[DATA SHOWN]

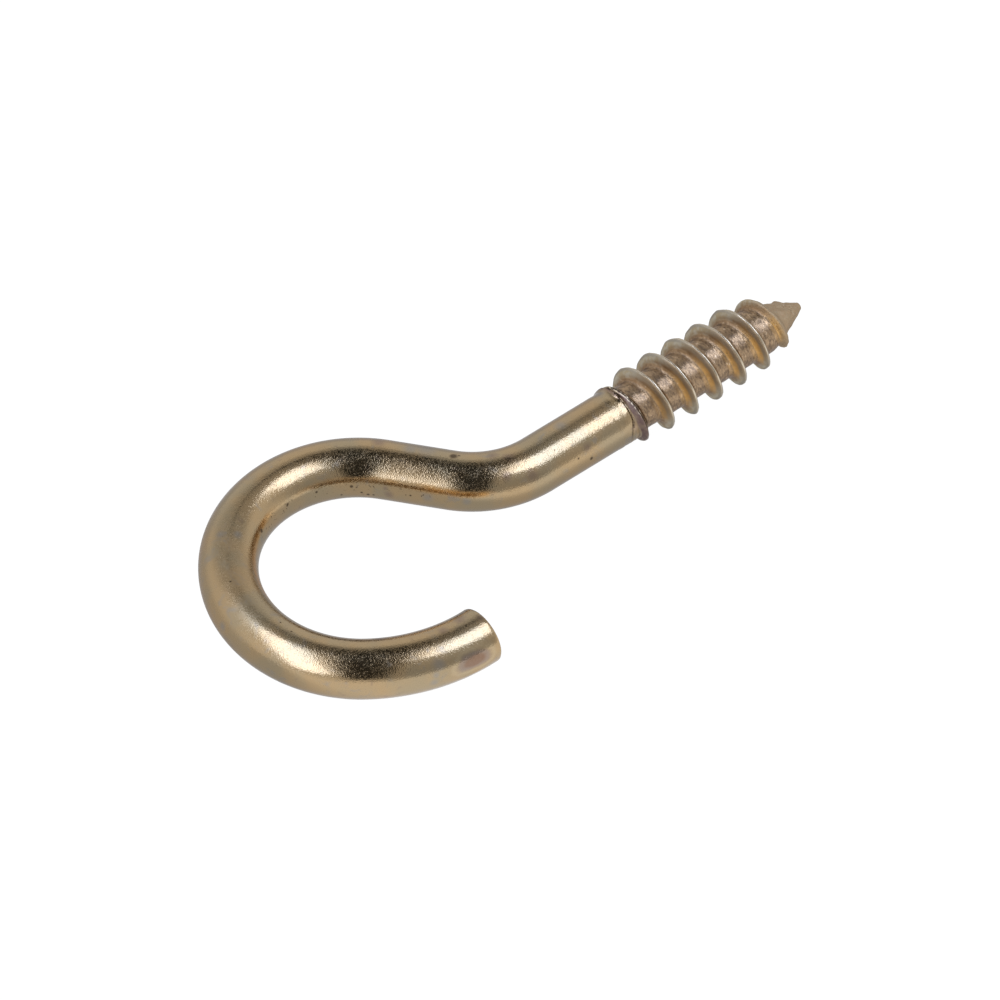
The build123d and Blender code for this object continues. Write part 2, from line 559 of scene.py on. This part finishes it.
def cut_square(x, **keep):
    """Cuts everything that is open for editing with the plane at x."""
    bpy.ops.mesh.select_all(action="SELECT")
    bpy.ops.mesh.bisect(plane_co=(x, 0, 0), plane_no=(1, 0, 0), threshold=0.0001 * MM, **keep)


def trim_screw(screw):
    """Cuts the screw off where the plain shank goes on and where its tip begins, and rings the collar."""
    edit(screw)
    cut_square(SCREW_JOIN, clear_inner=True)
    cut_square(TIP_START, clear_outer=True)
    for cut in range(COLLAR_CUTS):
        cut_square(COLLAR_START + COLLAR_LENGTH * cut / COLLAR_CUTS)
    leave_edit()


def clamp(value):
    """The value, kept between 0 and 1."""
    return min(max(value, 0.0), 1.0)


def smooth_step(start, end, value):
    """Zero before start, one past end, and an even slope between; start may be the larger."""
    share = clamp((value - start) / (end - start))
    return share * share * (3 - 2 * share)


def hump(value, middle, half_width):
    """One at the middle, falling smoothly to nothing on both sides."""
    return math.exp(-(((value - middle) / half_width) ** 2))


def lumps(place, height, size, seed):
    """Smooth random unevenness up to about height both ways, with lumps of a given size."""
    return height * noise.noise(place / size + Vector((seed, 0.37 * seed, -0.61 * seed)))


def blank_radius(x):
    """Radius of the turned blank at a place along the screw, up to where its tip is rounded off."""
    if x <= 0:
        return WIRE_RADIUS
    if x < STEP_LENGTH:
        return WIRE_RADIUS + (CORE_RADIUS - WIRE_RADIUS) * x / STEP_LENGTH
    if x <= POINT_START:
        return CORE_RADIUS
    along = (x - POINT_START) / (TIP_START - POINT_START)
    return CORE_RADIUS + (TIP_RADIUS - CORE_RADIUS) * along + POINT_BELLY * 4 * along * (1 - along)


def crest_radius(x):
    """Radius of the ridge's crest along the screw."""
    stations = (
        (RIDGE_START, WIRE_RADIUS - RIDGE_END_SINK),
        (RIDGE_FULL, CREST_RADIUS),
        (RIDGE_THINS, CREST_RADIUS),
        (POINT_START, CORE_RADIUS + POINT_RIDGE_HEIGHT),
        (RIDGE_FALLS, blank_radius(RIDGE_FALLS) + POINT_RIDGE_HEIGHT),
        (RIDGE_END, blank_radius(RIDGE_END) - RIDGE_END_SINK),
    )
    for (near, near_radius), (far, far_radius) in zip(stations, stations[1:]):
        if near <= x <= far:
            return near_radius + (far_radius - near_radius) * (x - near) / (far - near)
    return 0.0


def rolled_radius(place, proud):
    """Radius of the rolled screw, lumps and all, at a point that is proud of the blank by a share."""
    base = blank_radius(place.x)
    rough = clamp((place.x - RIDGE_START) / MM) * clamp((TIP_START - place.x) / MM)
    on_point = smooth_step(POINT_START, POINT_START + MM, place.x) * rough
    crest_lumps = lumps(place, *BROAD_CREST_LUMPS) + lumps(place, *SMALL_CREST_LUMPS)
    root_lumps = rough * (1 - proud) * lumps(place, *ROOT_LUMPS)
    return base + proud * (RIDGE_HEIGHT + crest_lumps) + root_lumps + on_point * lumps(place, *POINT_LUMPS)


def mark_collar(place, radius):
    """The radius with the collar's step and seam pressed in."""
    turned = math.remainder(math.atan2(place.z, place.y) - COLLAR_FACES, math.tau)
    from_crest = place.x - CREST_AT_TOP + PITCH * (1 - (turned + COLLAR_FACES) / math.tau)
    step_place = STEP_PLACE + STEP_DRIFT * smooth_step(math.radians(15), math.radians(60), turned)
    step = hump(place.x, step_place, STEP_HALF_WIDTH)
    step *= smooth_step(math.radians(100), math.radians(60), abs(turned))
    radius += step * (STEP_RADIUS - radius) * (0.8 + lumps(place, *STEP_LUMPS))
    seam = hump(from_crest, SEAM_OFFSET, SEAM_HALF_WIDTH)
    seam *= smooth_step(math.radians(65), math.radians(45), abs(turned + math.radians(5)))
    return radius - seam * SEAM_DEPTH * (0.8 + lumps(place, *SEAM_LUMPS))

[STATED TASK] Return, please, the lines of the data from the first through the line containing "threshold=0.0001 * MM, **keep)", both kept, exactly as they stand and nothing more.

[EXPECTED ANSWER]
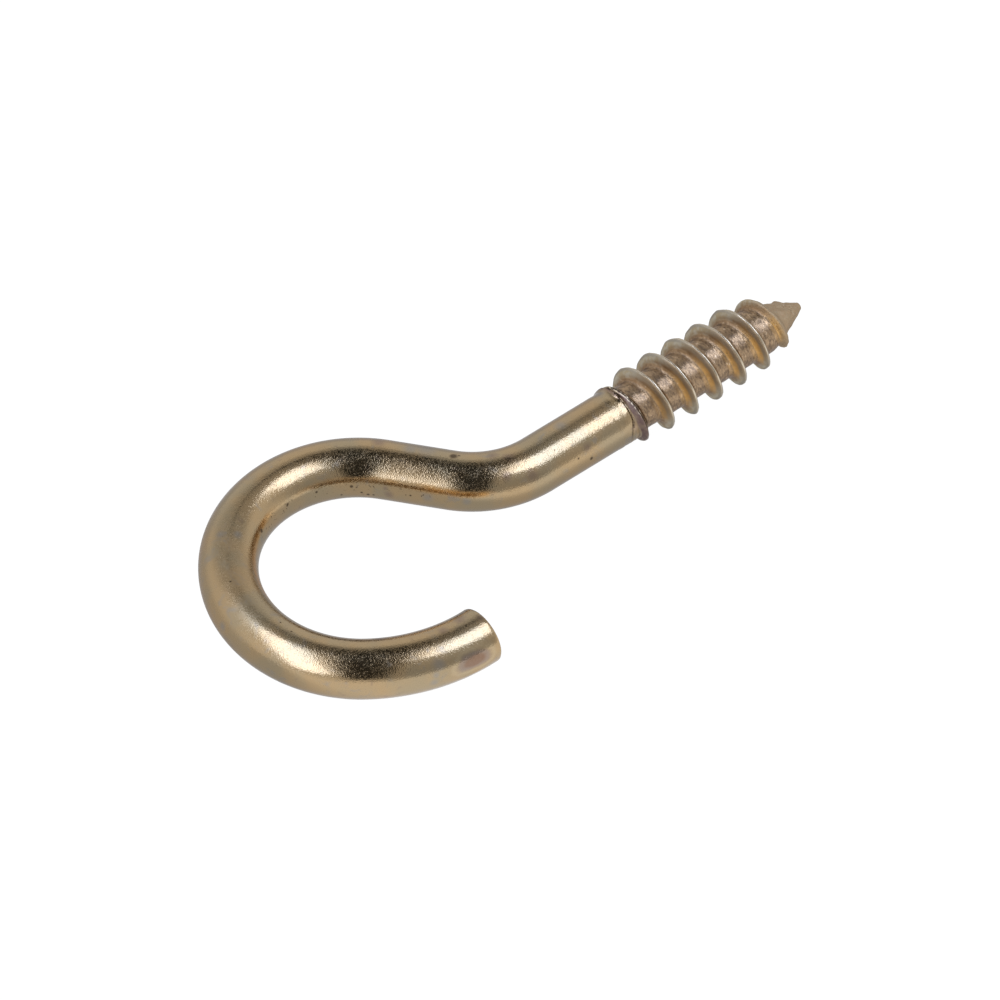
The build123d and Blender code for this object continues. Write part 2, from line 559 of scene.py on. This part finishes it.
def cut_square(x, **keep):
    """Cuts everything that is open for editing with the plane at x."""
    bpy.ops.mesh.select_all(action="SELECT")
    bpy.ops.mesh.bisect(plane_co=(x, 0, 0), plane_no=(1, 0, 0), threshold=0.0001 * MM, **keep)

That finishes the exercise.